Exactly the lines from the start of the data through the line containing "return node.outputs[0]" should be output, with both ends kept and nothing added.

Supplied material -
· · · ·
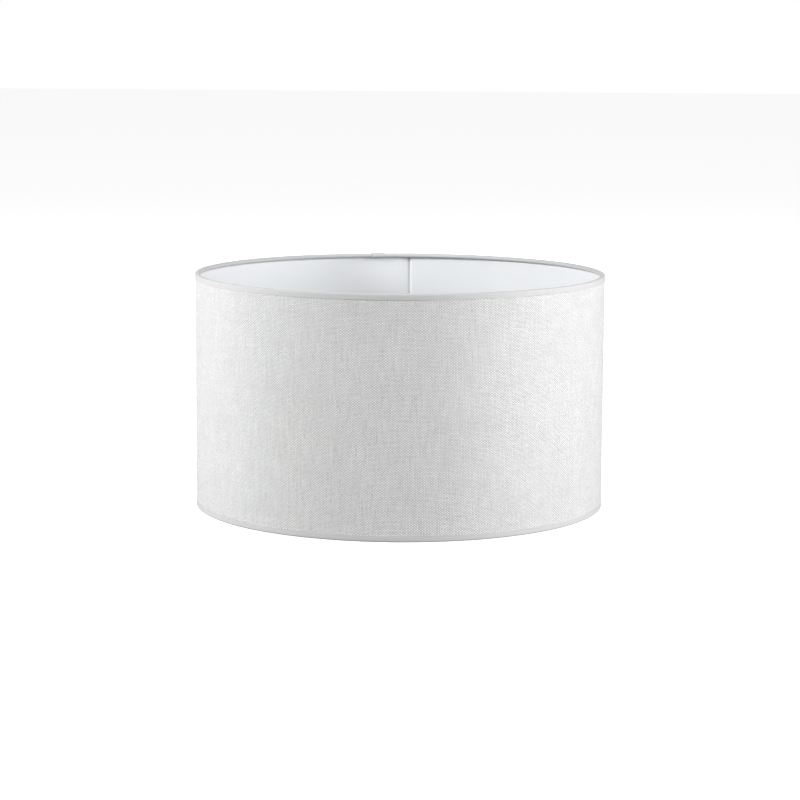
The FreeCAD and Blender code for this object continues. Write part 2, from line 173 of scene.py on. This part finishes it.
def calc(tree, operation, *values):
    """The result of one Math node."""
    node = tree.nodes.new("ShaderNodeMath")
    node.operation = operation
    for socket, value in zip(node.inputs, values):
        if isinstance(value, bpy.types.NodeSocket):
            tree.links.new(value, socket)
        else:
            socket.default_value = value
    return node.outputs[0]


def blend_colours(tree, share, low, high):
    """A colour between low and high."""
    node = tree.nodes.new("ShaderNodeMix")
    node.data_type = "RGBA"
    ends = {"Factor": share, "A": low, "B": high}
    sockets = {"Factor": node.inputs[0], "A": node.inputs[6], "B": node.inputs[7]}
    for key, value in ends.items():
        if isinstance(value, bpy.types.NodeSocket):
            tree.links.new(value, sockets[key])
        else:
            sockets[key].default_value = value
    return node.outputs[2]


def new_finish(name):
    """An empty material with its Principled shader, and the tree to build on."""
    finish = bpy.data.materials.new(name)
    finish.use_nodes = True
    shader = finish.node_tree.nodes["Principled BSDF"]
    return finish, finish.node_tree, shader


def coat(piece, finish):
    """Give a piece one finish all over."""
    piece.data.materials.clear()
    piece.data.materials.append(finish)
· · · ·
Full response -
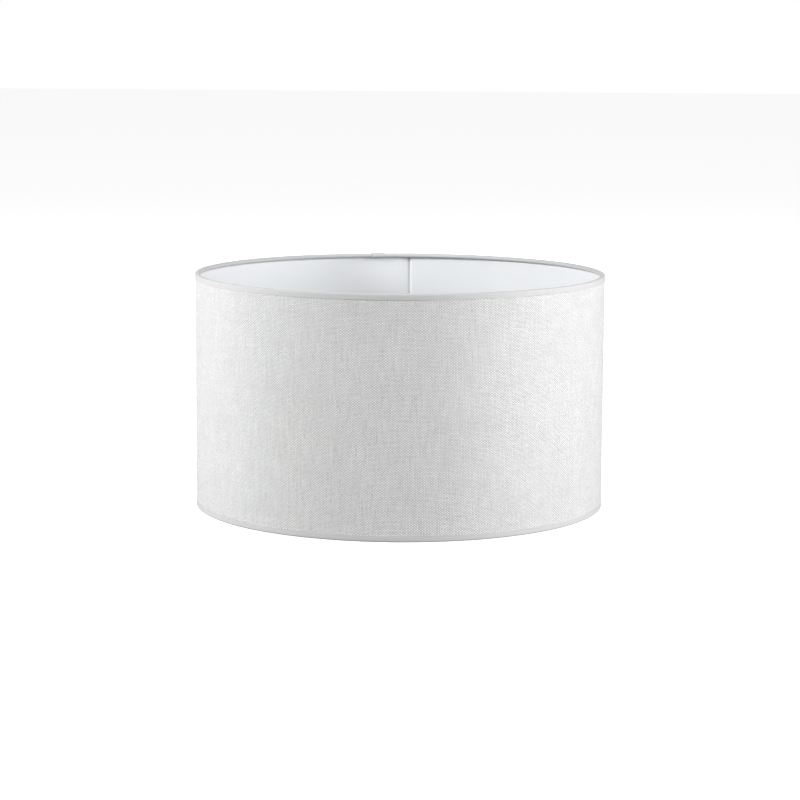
The FreeCAD and Blender code for this object continues. Write part 2, from line 173 of scene.py on. This part finishes it.
def calc(tree, operation, *values):
    """The result of one Math node."""
    node = tree.nodes.new("ShaderNodeMath")
    node.operation = operation
    for socket, value in zip(node.inputs, values):
        if isinstance(value, bpy.types.NodeSocket):
            tree.links.new(value, socket)
        else:
            socket.default_value = value
    return node.outputs[0]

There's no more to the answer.